Emilio Rodriguez says he’s looking forward to the New Play Festival next week. He’ll be reading from his draft called Blood Moon Baby - which he says is only half done. Rodriguez says he hopes suggestions from the audience will help him to finish it.

The play is loosely based off of a true story about three pregnant sea lions in a Nebraska zoo.

“One of the pregnant sea lions started taking care of another sea lion’s baby and they were deciding what to do because it became very aggressive and assertive,” says Rodriguez.

So Rodriguez says the trainers decided to move the sea lion to a different tank.

“When they tranquilized her she ended up dying.
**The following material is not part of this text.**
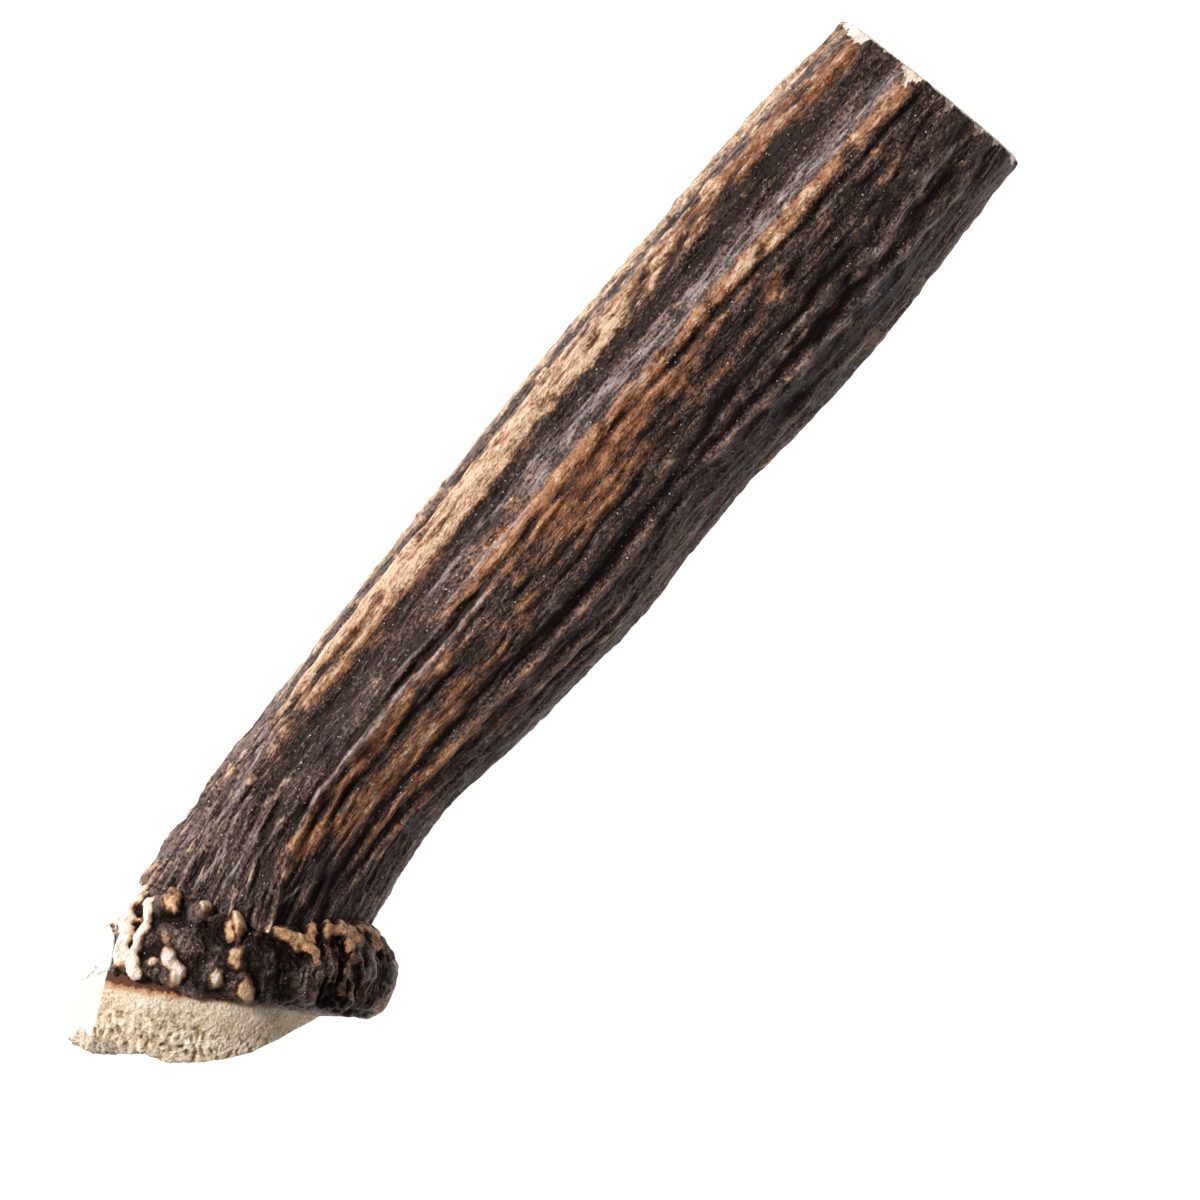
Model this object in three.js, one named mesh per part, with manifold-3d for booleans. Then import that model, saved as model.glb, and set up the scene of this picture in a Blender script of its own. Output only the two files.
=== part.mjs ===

And when they did a necropsy - I guess it’s like an autopsy for animals - they found out that on Friday her baby had died inside of her, and on Saturday is when she had started taking care of another sea lion’s baby,” he says.

Rodriguez says he was fascinated by this. Did the sea lion know her pup had died? Did she assume the other sea lion’s pup was her own?

“With animals, we can’t ask them what their intentions are and so it creates an ambiguity that I think is really interesting for theatre," says Rodriguez.